____ SOURCE MATERIAL

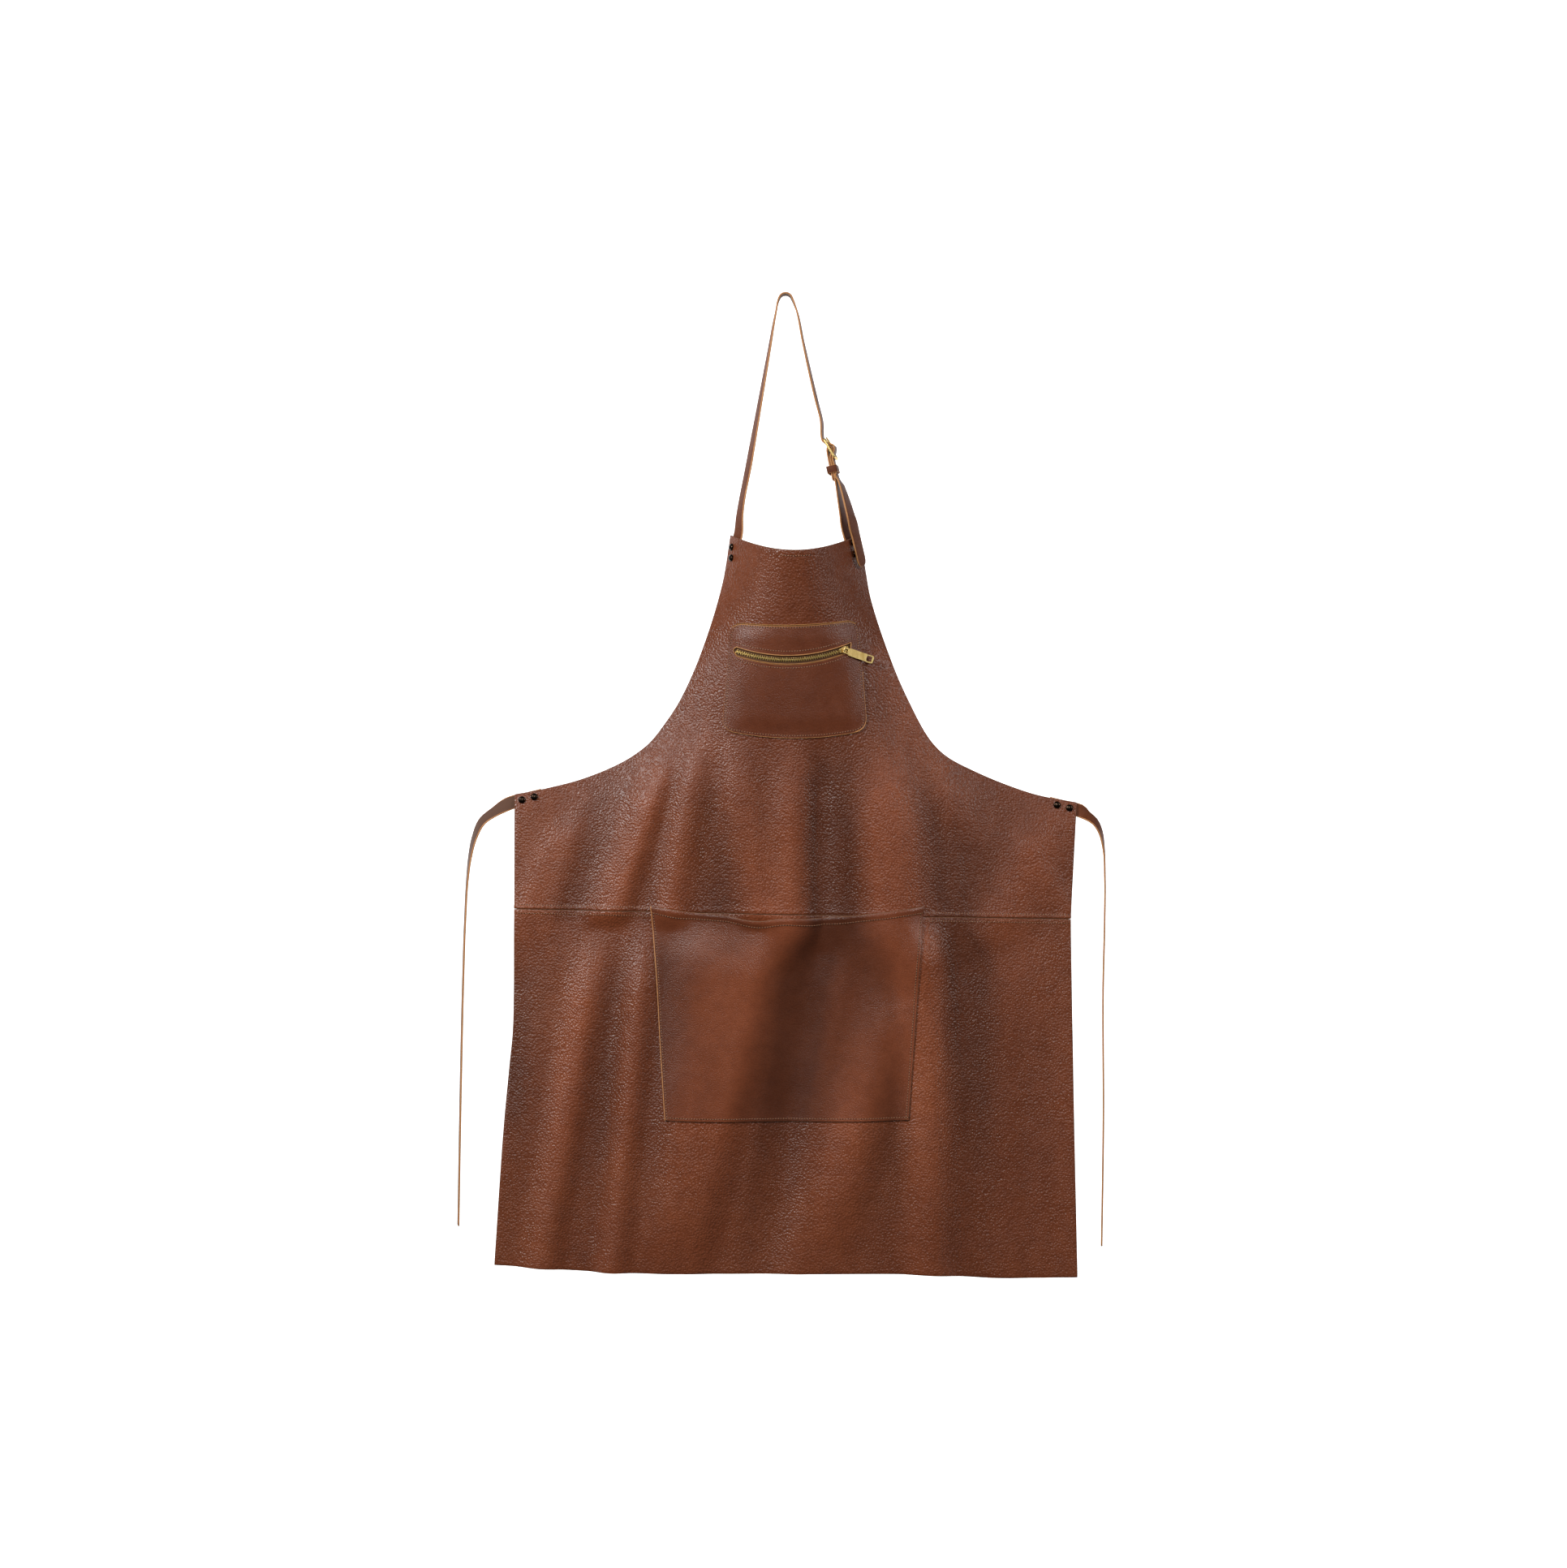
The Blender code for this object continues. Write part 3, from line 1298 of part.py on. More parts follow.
def main():
    clear_scene()
    leather = material("leather", LEATHER)
    strap_leather = material("strap_leather", STRAP_LEATHER)
    pocket_leather = material("pocket_leather", POCKET_LEATHER)
    brass = material("brass", BRASS)
    tape = material("zip_tape_cloth", TAPE)
    dark_metal = material("dark_metal", DARK_METAL)

    bib, skirt = build_panels(leather)
    bib_panel = bpy.data.objects["bib_panel"]
    build_chest_pocket(bib, pocket_leather)
    build_zip(tape, brass)
    build_slider(brass)
    build_front_pocket(bib, skirt, pocket_leather)

    neck_strap = build_neck_strap(strap_leather)
    buckle_strap = build_buckle_strap(strap_leather)
    fold_slot, tongue_slot = build_buckle(brass)
    add_boolean(buckle_strap, fold_slot, "DIFFERENCE")
    add_boolean(neck_strap, tongue_slot, "DIFFERENCE")
    build_keeper(strap_leather)
    for row in BIB_RIVETS:
        strap = neck_strap if row["side"] < 0 else buckle_strap
        build_rivet(row["name"], bib_rivet_place(row), dark_metal, (bib_panel, strap))

    ties = (
        ("left", -1, LEFT_TIE_RUN, LEFT_TIE_REACH, LEFT_TIE_DROP),
        ("right", 1, RIGHT_TIE_RUN, RIGHT_TIE_REACH, RIGHT_TIE_DROP),
    )
    for word, side, run, reach, drop in ties:
        tie = build_tie("tie_" + word, side, run, reach, drop, strap_leather)
        for spot, place in zip(("outer", "inner"), waist_rivet_places(side)):
            build_rivet(f"rivet_waist_{word}_{spot}", place, dark_metal, (bib_panel, tie))


main()
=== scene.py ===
"""Looks of the hanging leather work apron. Metres, +Z up, front faces -Y."""

import math

import bmesh
import bpy
import numpy as np
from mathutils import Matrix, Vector


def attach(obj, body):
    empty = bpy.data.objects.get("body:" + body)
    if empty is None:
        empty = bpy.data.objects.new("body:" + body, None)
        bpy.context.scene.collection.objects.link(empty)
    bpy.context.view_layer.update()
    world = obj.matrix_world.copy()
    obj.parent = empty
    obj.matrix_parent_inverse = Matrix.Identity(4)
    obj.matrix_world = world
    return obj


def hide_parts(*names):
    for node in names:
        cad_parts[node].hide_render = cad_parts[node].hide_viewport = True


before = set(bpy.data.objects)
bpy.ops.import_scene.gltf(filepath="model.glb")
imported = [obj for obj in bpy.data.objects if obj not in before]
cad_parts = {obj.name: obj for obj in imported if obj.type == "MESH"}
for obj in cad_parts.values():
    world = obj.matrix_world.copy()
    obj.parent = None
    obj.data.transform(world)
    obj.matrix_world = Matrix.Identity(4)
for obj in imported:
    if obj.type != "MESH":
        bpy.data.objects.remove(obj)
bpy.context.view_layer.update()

# Sizes shared with the solids
NECK_DROP = 0.2815
BIB_HEIGHT = 0.4425
SKIRT_HEIGHT = 0.4185
ARMHOLE_HEIGHT = 0.3075
BIB_WIDTH = 0.150
BIB_SHIFT = 0.0105
WAIST_WIDTH = 0.651
WAIST_SHIFT = 0.0081
HEM_WIDTH = 0.681
HEM_SHIFT = 0.0005
WAIST_TILT = 0.012
TIE_CORNER_TILT = 0.0095
TIE_CORNER_FLARE = 0.0075
BIB_SCOOP = 0.023
HEM_DIP = 0.010
PANEL_THICK = 0.0018
POCKET_THICK = 0.0015
STRAP_THICK = 0.0020
GAP = 0.0003
STRAP_SEAT = 0.0009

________

## WHAT IS BEING ASKED
Go through the listing and print each line exactly as it appears.

## SOLUTION BELOW
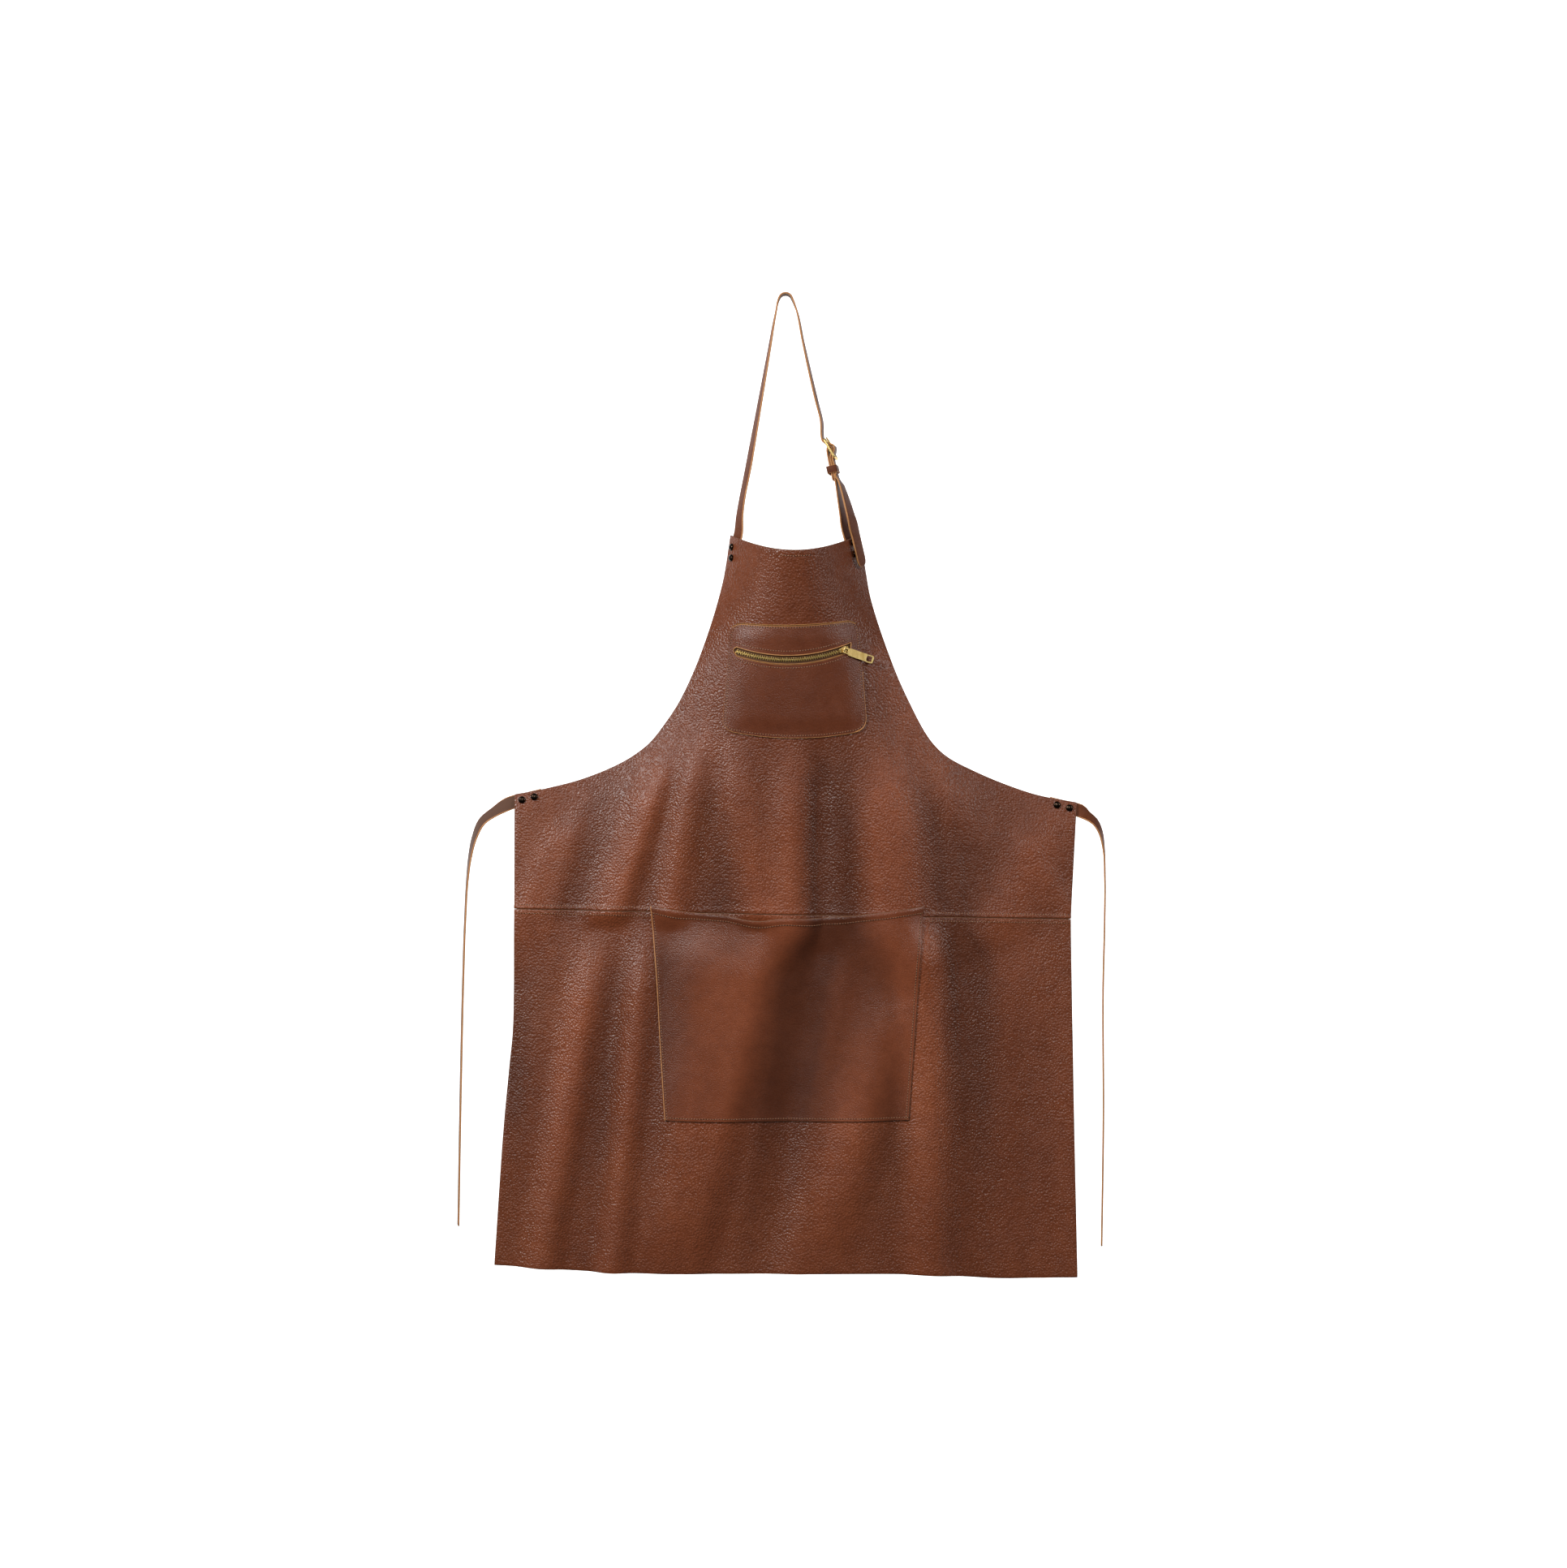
The Blender code for this object continues. Write part 3, from line 1298 of part.py on. More parts follow.
def main():
    clear_scene()
    leather = material("leather", LEATHER)
    strap_leather = material("strap_leather", STRAP_LEATHER)
    pocket_leather = material("pocket_leather", POCKET_LEATHER)
    brass = material("brass", BRASS)
    tape = material("zip_tape_cloth", TAPE)
    dark_metal = material("dark_metal", DARK_METAL)

    bib, skirt = build_panels(leather)
    bib_panel = bpy.data.objects["bib_panel"]
    build_chest_pocket(bib, pocket_leather)
    build_zip(tape, brass)
    build_slider(brass)
    build_front_pocket(bib, skirt, pocket_leather)

    neck_strap = build_neck_strap(strap_leather)
    buckle_strap = build_buckle_strap(strap_leather)
    fold_slot, tongue_slot = build_buckle(brass)
    add_boolean(buckle_strap, fold_slot, "DIFFERENCE")
    add_boolean(neck_strap, tongue_slot, "DIFFERENCE")
    build_keeper(strap_leather)
    for row in BIB_RIVETS:
        strap = neck_strap if row["side"] < 0 else buckle_strap
        build_rivet(row["name"], bib_rivet_place(row), dark_metal, (bib_panel, strap))

    ties = (
        ("left", -1, LEFT_TIE_RUN, LEFT_TIE_REACH, LEFT_TIE_DROP),
        ("right", 1, RIGHT_TIE_RUN, RIGHT_TIE_REACH, RIGHT_TIE_DROP),
    )
    for word, side, run, reach, drop in ties:
        tie = build_tie("tie_" + word, side, run, reach, drop, strap_leather)
        for spot, place in zip(("outer", "inner"), waist_rivet_places(side)):
            build_rivet(f"rivet_waist_{word}_{spot}", place, dark_metal, (bib_panel, tie))


main()
=== scene.py ===
"""Looks of the hanging leather work apron. Metres, +Z up, front faces -Y."""

import math

import bmesh
import bpy
import numpy as np
from mathutils import Matrix, Vector


def attach(obj, body):
    empty = bpy.data.objects.get("body:" + body)
    if empty is None:
        empty = bpy.data.objects.new("body:" + body, None)
        bpy.context.scene.collection.objects.link(empty)
    bpy.context.view_layer.update()
    world = obj.matrix_world.copy()
    obj.parent = empty
    obj.matrix_parent_inverse = Matrix.Identity(4)
    obj.matrix_world = world
    return obj


def hide_parts(*names):
    for node in names:
        cad_parts[node].hide_render = cad_parts[node].hide_viewport = True


before = set(bpy.data.objects)
bpy.ops.import_scene.gltf(filepath="model.glb")
imported = [obj for obj in bpy.data.objects if obj not in before]
cad_parts = {obj.name: obj for obj in imported if obj.type == "MESH"}
for obj in cad_parts.values():
    world = obj.matrix_world.copy()
    obj.parent = None
    obj.data.transform(world)
    obj.matrix_world = Matrix.Identity(4)
for obj in imported:
    if obj.type != "MESH":
        bpy.data.objects.remove(obj)
bpy.context.view_layer.update()

# Sizes shared with the solids
NECK_DROP = 0.2815
BIB_HEIGHT = 0.4425
SKIRT_HEIGHT = 0.4185
ARMHOLE_HEIGHT = 0.3075
BIB_WIDTH = 0.150
BIB_SHIFT = 0.0105
WAIST_WIDTH = 0.651
WAIST_SHIFT = 0.0081
HEM_WIDTH = 0.681
HEM_SHIFT = 0.0005
WAIST_TILT = 0.012
TIE_CORNER_TILT = 0.0095
TIE_CORNER_FLARE = 0.0075
BIB_SCOOP = 0.023
HEM_DIP = 0.010
PANEL_THICK = 0.0018
POCKET_THICK = 0.0015
STRAP_THICK = 0.0020
GAP = 0.0003
STRAP_SEAT = 0.0009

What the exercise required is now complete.